Clunky, jerky downshifts aren’t usually what we expect from a dual-clutch automatic gearbox, and the seeming reluctance to switch to using its electric motor when the battery indicates such a transition could be possible compounds frustration.
To derive any enjoyment from driving the 500X involves forgetting everything about its hybrid or electrified properties and driving it as you would any other car.
With speed comes a better serving of composure from the suspension. You’re not going to keep up with a zippy Abarth hot hatch, though, as any kind of spirited driving soon ushers in some safe and predictable understeer to remind you that this isn’t the car for that kind of behaviour.
Pricing and on-sale date
The Fiat 500X Hybrid is available to order now with a starting price of £27,585, which is quite a jump up from the non-hybrid version, costing £23,845 for a similar specification.
There are three grades available in the 500X Hybrid: Cross, (RED) and Sport.

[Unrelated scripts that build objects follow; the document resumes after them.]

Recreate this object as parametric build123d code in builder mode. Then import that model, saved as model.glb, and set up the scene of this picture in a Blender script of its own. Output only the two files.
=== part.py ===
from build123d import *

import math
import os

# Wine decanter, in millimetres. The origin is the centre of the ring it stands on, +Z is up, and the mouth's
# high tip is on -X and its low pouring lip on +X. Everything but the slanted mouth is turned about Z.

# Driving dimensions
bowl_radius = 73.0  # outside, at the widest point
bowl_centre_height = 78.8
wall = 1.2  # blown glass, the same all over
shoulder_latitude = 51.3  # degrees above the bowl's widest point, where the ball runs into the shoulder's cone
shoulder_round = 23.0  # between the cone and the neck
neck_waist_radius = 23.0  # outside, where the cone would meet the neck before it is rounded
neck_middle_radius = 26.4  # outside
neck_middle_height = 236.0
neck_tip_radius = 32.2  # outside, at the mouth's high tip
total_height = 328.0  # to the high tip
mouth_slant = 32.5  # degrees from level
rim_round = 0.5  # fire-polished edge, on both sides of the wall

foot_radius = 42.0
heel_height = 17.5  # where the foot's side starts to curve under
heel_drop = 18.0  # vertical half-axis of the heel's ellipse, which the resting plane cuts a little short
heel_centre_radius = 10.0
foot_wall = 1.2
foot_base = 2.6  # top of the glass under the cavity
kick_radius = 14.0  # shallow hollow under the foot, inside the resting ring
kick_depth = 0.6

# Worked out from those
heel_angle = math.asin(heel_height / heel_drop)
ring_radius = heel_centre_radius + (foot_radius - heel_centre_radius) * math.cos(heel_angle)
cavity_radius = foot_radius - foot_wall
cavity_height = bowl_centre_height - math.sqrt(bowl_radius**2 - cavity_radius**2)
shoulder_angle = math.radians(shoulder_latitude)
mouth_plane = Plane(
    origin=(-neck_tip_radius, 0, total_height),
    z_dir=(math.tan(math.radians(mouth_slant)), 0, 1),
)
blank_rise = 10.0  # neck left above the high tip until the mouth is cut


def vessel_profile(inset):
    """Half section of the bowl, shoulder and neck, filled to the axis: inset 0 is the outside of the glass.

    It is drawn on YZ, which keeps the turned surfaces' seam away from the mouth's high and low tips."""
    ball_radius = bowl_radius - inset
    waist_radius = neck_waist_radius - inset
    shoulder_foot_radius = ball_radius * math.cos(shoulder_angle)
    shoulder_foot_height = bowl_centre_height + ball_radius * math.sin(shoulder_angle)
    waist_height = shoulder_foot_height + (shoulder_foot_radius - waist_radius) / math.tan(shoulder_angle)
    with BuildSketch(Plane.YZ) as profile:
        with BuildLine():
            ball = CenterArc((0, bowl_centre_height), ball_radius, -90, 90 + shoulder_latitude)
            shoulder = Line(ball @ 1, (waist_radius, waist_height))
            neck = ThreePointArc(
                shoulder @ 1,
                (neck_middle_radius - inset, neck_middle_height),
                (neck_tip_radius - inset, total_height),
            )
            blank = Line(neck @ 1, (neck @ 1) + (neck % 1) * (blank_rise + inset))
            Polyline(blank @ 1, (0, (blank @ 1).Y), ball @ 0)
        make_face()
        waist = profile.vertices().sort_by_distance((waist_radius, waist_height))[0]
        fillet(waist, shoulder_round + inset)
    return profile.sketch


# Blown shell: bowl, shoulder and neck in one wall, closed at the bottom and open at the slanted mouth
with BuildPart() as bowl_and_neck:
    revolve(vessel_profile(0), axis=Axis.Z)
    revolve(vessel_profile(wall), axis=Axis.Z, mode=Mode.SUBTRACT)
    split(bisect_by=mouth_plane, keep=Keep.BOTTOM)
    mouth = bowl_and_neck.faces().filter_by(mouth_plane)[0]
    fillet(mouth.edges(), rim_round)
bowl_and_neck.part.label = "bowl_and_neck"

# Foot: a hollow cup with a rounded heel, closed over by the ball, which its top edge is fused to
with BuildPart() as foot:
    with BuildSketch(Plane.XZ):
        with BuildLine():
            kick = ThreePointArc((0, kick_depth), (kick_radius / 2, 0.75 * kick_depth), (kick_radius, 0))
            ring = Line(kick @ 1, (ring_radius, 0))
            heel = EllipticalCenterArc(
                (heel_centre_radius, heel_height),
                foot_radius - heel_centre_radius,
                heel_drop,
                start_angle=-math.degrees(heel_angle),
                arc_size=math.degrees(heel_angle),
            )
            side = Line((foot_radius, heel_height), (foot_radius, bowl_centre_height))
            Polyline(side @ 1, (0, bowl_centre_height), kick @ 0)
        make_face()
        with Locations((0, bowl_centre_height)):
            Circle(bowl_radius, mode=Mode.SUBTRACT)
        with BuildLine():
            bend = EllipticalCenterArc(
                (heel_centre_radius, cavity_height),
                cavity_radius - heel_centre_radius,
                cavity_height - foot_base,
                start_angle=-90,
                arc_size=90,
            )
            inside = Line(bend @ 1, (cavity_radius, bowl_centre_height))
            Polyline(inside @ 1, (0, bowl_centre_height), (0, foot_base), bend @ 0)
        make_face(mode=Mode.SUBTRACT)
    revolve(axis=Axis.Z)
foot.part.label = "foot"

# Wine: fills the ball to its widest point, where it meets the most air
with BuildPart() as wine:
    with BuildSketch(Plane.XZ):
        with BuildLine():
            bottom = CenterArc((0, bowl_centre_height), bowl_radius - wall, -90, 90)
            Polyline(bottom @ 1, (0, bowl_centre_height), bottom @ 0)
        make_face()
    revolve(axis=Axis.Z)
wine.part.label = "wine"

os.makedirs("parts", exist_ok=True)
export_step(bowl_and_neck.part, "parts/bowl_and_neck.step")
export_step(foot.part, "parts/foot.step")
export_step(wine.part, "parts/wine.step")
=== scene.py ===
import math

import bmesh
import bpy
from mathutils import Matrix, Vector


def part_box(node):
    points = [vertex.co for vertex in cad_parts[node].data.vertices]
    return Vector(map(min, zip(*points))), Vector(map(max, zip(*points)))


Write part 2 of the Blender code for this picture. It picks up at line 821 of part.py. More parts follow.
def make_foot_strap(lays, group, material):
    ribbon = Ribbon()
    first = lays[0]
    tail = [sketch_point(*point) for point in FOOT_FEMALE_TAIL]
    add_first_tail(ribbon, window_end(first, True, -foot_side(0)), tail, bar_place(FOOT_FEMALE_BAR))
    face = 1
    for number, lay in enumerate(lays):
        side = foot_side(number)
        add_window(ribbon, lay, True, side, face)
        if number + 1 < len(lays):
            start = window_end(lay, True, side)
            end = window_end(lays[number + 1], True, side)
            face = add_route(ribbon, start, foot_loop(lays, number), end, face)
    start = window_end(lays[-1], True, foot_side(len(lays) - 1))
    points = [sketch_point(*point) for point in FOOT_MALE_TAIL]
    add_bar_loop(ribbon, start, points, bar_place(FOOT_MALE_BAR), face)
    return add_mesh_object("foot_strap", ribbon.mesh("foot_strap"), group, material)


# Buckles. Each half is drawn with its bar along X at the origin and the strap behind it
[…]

The Dolcevita variants add a foldable soft-top roof that is an unusual and appealing option in this segment.
Verdict: Fiat 500X Hybrid review
Adding electrification to the 500X should be a welcome bonus to prospective buyers but the reality is that Fiat hasn’t gone far enough with trying to create a hybrid version of this crossover. With little difference in fuel consumption or emissions reduction, the electrification seems more like a token gesture than anything else.